With the nights drawing out very noticeably and a slight rise in temperature the garden is starting to come alive. Spring really is only a few weeks away. In the greenhouse the plants are starting to sprout into life. Cuttings over-wintered in the shelter of the glasshouse have rooted and are ready to plant out. But the best is yet to come. The seed season is upon us and experienced gardeners are already nurturing precious seed for early crops of the favourite plants.

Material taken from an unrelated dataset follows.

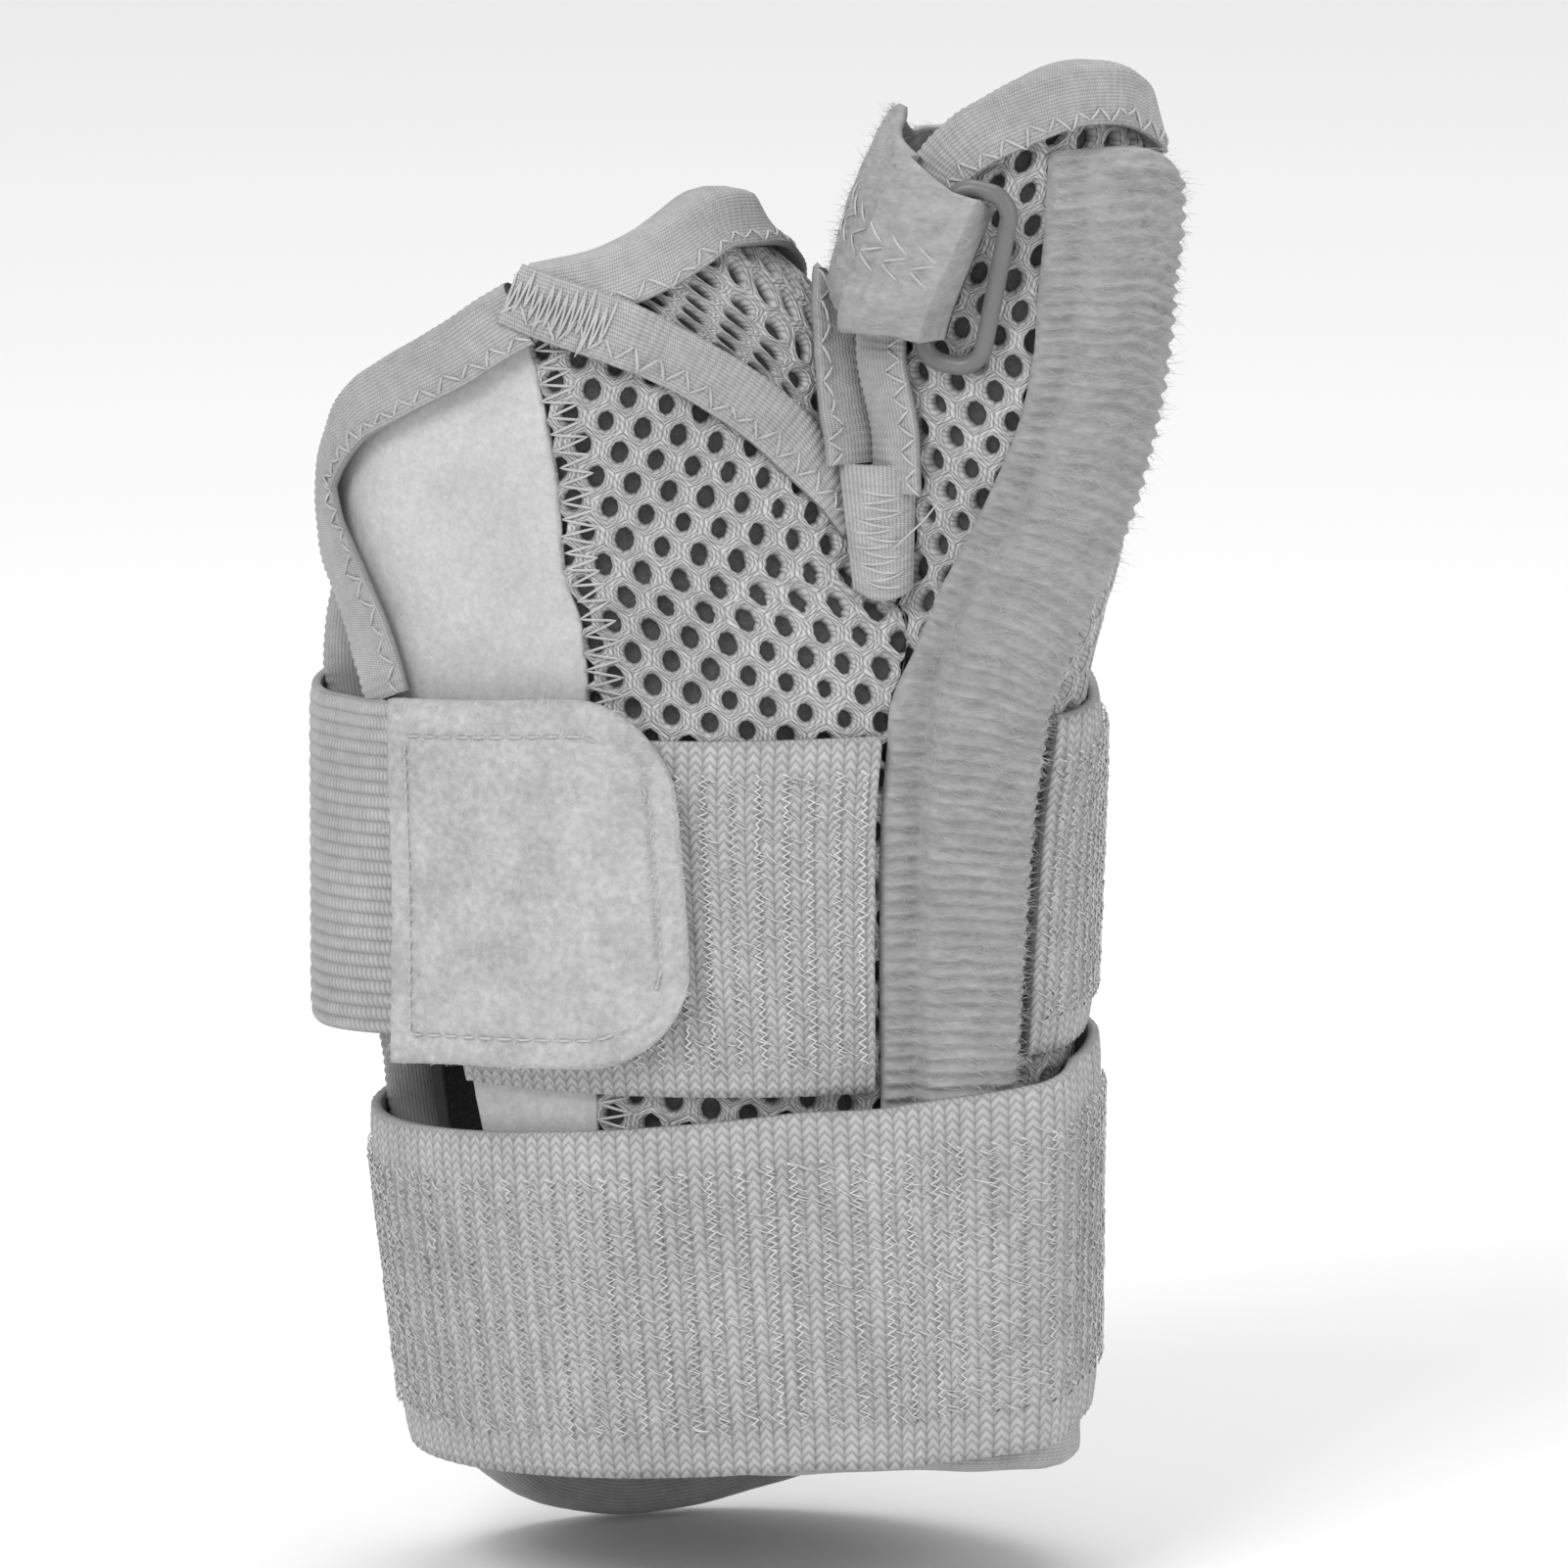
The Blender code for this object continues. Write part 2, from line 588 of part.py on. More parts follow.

This year I’m spreading out my sowing activity and waiting a bit before I start in earnest. Partly as I don’t heat my greenhouse, instead relying on basal heat from a trusty Sankey Propagator (www.rsankey.com) and also because I find that by the time I get to May, when there may still be a frost, the greenhouse (and cold frame) is literally bursting at the seams with pots and pots of developing seedlings that still can’t be planted out in case of frost. So, for some crops I will simply sow a few seeds on a fortnightly basis and keep on sowing right into June and July, and for others such as greenhouse tomatoes, I may even resort to buying ready grown plants from a quality supplier. Even for an experienced grower, buying mail order plug plants is an excellent way to get the best of both worlds. There are some seeds like begonias and busy Lizzies that need such an early start and so much mollycoddling to get good results, that it’s often a good idea to let the experts do it for you. There are many mail order companies sowing and growing from seed and providing plants to gardeners at just the right point in the season.

My 2010 seeds have arrived thanks to Thompson & Morgan and Unwins and are carefully filed in my seed hamper waiting for me to get started. I have washed my pots, modules and root trainers and the seed compost is now warming in the greenhouse ready for action. It’s an exciting time and one that most gardeners enjoy.

When it comes to sowing seeds every gardener has a different preferred method. I’m not a fan of seed trays, I like my seedlings to have a bit more root space, so I prefer to use small flower pots, modules or Root Trainers depending on what I am growing. Large seeds that develop big root runs quickly such as peas and beans are sown singly into Root Trainers where there is plenty of room for them to develop. Slightly smaller seeds but those that are large enough to handle are sown singly or in pairs into individual modules. When both seeds germinate the weaker one is removed leaving the strongest to develop on its own. I use this method for tomatoes, cucumbers, peppers and courgettes. For fine seeds such as salads I sow them thinly into individual pots and then they are thinned out or pricked out when they are large enough to handle.
I also rarely sow my seeds direct into the garden soil, preferring to get them started in clean, fresh, dedicated seed compost in the greenhouse and then growing them on until they are ready to plant out and able to withstand some of the ravages of the weather and even some other garden pests.